For color I have had a couple of inkjet prints done with a reliable source. I am impressed with the quality and would highly recommend a Epson printer with a high quality paper.
 

Jerome Marot

Well-known member
There is bound to be some space between these dots, and this is what DPI measures: their density. For example, if you are printing a 150ppi image at 600dpi, each “pixel” will consist of 16 dots (600 dots/150 “pixels” = 4 rows of 4 dots per “pixel”).

Yes, but there is much confusion about these units. Maybe we should rather talk about "samples per inch", where each pixel on the camera would represent one sample. Then, on the final print, between 200 and 300 samples per inches are what we want (depending on content and final size).

Taking an example: a 24 mpix camera will have 6000 pixels on the long side. If we want 200 samples per inch, we can print 30 inches wide (6000/200).

For color I have had a couple of inkjet prints done with a reliable source. I am impressed with the quality and would highly recommend a Epson printer with a high quality paper.

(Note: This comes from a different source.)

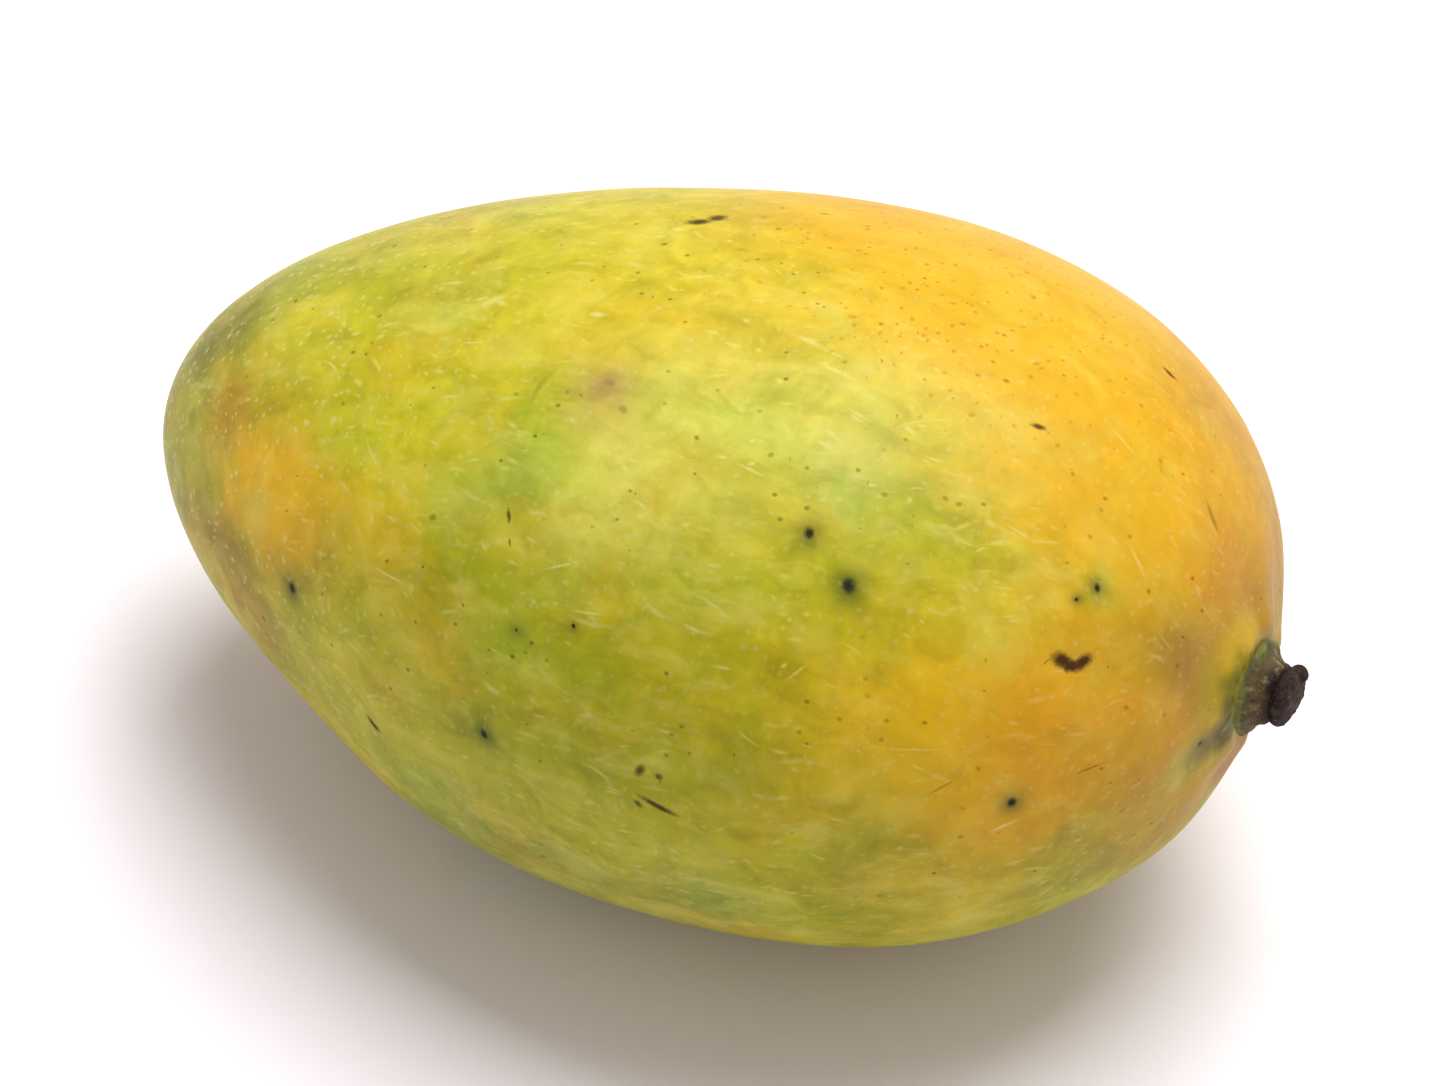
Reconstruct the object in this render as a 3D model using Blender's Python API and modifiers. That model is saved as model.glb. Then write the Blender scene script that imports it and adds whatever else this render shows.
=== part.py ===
"""A ripe mango lying on its flatter cheek, with the broken stub of its stalk.

Metres, +Z up. +X runs along the fruit from its narrow tip to the stalk, +Y to the side of the beak, and the
origin is at the middle of the bounding box's base. Shapes are worked out in the fruit's own frame, whose
origin is the middle of the fruit, and an empty then tips them to how the fruit rests.
"""

import math

import bmesh
import bpy
from mathutils import Matrix, Vector

# Fruit: sizes over all.
FRUIT_LENGTH = 0.120
FRUIT_WIDTH = 0.080
FRUIT_THICKNESS = 0.072
EGG_TAPER = 0.215
AXIS_BEND = 0.0029
REST_PITCH = math.radians(5.2)
REST_SPOT_DEPTH = 0.0005

# Fruit: broad low waves that keep the skin from being a perfect egg.
# Each wave: turns round the axis, turns from end to end, phase, share of the height.
SWELL_HEIGHT = 0.00035
SWELLS = ((2.0, 1.9, 0.6, 0.55), (3.0, -2.7, 2.1, 0.45), (1.0, 5.0, 1.97, 0.40))

# Fruit: low forms on the skin. Each form: degrees from the stalk end, degrees round the axis from +Y
# towards +Z, height, spread.
BEAK = (153.0, 0.0, 0.0012, 0.0060)
SINUS = (122.0, 0.0, -0.0009, 0.0110)
FRONT_CHEEK = (108.0, -143.0, 0.0008, 0.0150)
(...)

I own an Epson 3880 and have access to a Canon IPF6300. Either one is a wonderful printer.
 

James Lemon

Well-known member
Yes, but there is much confusion about these units. Maybe we should rather talk about "samples per inch", where each pixel on the camera would represent one sample. Then, on the final print, between 200 and 300 samples per inches are what we want (depending on content and final size).

Taking an example: a 24 mpix camera will have 6000 pixels on the long side. If we want 200 samples per inch, we can print 30 inches wide (6000/200).



I own an Epson 3880 and have access to a Canon IPF6300. Either one is a wonderful printer.


Makes sense! From what I have understood is that most high quality printing is done @ 300ppi which equates to approximately 150 dpi.

I do wonder if images will be displayed more on digital displays going forward in different environments even galleries.

I have purchased a number of limited editions of digital images that can only be viewed on digital displays. For my own use and also trade them or sell them when the editions are sold out.